▸ Listed entries:
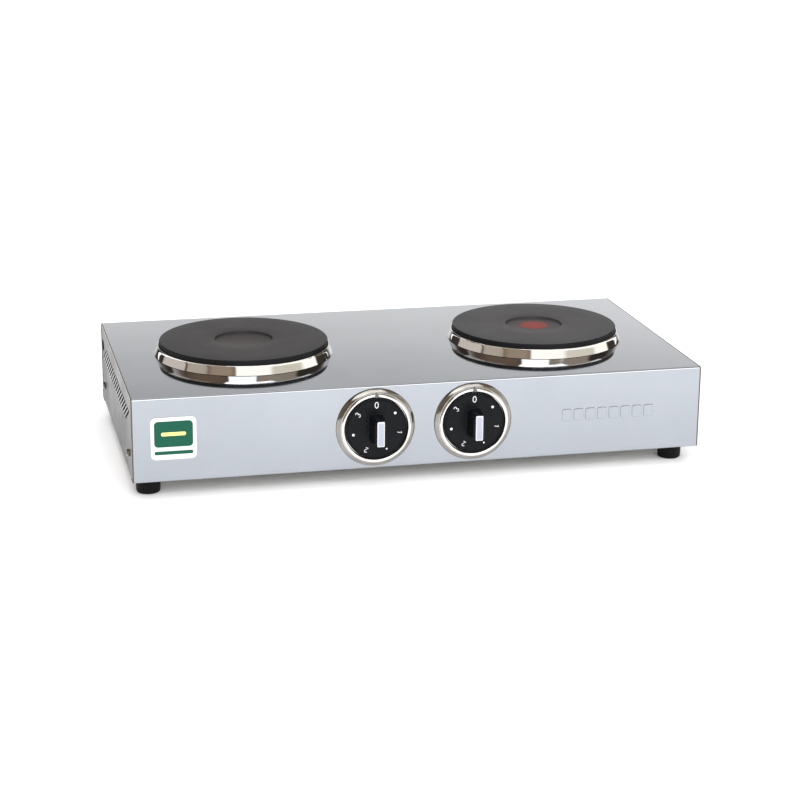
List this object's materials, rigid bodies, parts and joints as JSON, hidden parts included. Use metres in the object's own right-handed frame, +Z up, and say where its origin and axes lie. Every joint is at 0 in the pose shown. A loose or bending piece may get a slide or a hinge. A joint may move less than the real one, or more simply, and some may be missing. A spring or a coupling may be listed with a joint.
{
  "type": "hot plate burner",
  "caption": "Low stainless-steel bench-top boiling unit with solid cast-iron hot plates in overflow rings and rotary heat controls on its front.",
  "frame": {"origin": "centre of the unit at bench level, under the middle of the box", "axes": "+X along the width towards the plate with the red spot, +Y from the controls to the back, +Z up"},
  "size_m": [0.605, 0.362, 0.123],
  "materials": {
    "stainless_shell": "bright, very fine lengthwise brushing, mirror-like at a low angle",
    "stainless_side": "satin stainless",
    "chrome_ring": "polished",
    "chrome_bezel": "polished",
    "cast_iron_plate": "matt, heat-blackened, fine grain",
    "red_enamel": "matt heat-proof spot",
    "knob_plastic": "satin moulded thermoset",
    "white_insert": "satin white",
    "foot_rubber": "matt black",
    "zinc_steel": "zinc-plated",
    "ceramic": "unglazed steatite, opaque",
    "heater_magnesia": "pressed magnesia, opaque",
    "switch_phenolic": "brown phenolic moulding",
    "gland_nylon": "black nylon",
    "loom_sleeve": "woven glass sleeve",
    "label_film": "thin printed film, plain pattern"
  },
  "bodies": {
    "unit": {"housing": "stainless_shell", "side_panel_left": "stainless_side", "side_panel_right": "stainless_side", "base_tray": "zinc_steel", "foot_front_left": "foot_rubber", "foot_screw_front_left": "zinc_steel", "side_screw_front_left": "zinc_steel", "foot_rear_left": "foot_rubber", "foot_screw_rear_left": "zinc_steel", "side_screw_rear_left": "zinc_steel", "foot_front_right": "foot_rubber", "foot_screw_front_right": "zinc_steel", "side_screw_front_right": "zinc_steel", "foot_rear_right": "foot_rubber", "foot_screw_rear_right": "zinc_steel", "side_screw_rear_right": "zinc_steel", "plate_left": "cast_iron_plate", "overflow_ring_left": "chrome_ring", "heater_core_left": "heater_magnesia", "plate_cover_left": "zinc_steel", "plate_stud_left": "zinc_steel", "clamp_bridge_left": "zinc_steel", "clamp_nut_left": "zinc_steel", "plate_terminal_left": "ceramic", "plate_right": "cast_iron_plate", "overflow_ring_right": "chrome_ring", "heater_core_right": "heater_magnesia", "plate_cover_right": "zinc_steel", "plate_stud_right": "zinc_steel", "clamp_bridge_right": "zinc_steel", "clamp_nut_right": "zinc_steel", "plate_terminal_right": "ceramic", "plate_spot_right": "red_enamel", "bezel_left": "chrome_bezel", "switch_body_left": "switch_phenolic", "switch_screw_a_left": "zinc_steel", "switch_screw_b_left": "zinc_steel", "bezel_right": "chrome_bezel", "switch_body_right": "switch_phenolic", "switch_screw_a_right": "zinc_steel", "switch_screw_b_right": "zinc_steel", "cable_gland": "gland_nylon", "gland_nut": "gland_nylon", "gland_lock_nut": "zinc_steel", "mains_terminal": "ceramic", "earth_bolt": "zinc_steel", "supply_loom_left": "loom_sleeve", "heater_loom_left": "loom_sleeve", "supply_loom_right": "loom_sleeve", "heater_loom_right": "loom_sleeve", "front_label": "label_film"},
    "left_control": {"knob_left": "knob_plastic", "knob_insert_left": "white_insert", "switch_shaft_left": "zinc_steel"},
    "right_control": {"knob_right": "knob_plastic", "knob_insert_right": "white_insert", "switch_shaft_right": "zinc_steel"}
  },
  "joints": [
    {"name": "left_knob_turn", "type": "hinge", "parent": "unit", "child": "left_control", "pos_m": [-0.0515, -0.154, 0.064], "axis": [0, 1, 0], "continuous": true},
    {"name": "right_knob_turn", "type": "hinge", "parent": "unit", "child": "right_control", "pos_m": [0.0515, -0.154, 0.064], "axis": [0, 1, 0], "continuous": true}
  ]
}
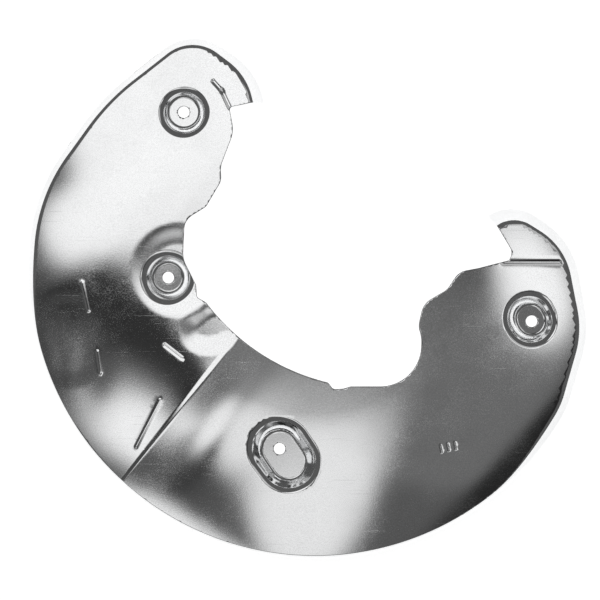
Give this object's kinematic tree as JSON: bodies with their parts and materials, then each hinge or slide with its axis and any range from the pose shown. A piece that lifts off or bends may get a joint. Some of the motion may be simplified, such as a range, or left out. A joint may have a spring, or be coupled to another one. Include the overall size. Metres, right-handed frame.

▸ Your objective:
Copy out every line holding the string "joints".

▸ Worked answer:
List this object's materials, rigid bodies, parts and joints as JSON, hidden parts included. Use metres in the object's own right-handed frame, +Z up, and say where its origin and axes lie. Every joint is at 0 in the pose shown. A loose or bending piece may get a slide or a hinge. A joint may move less than the real one, or more simply, and some may be missing. A spring or a coupling may be listed with a joint.
  "joints": [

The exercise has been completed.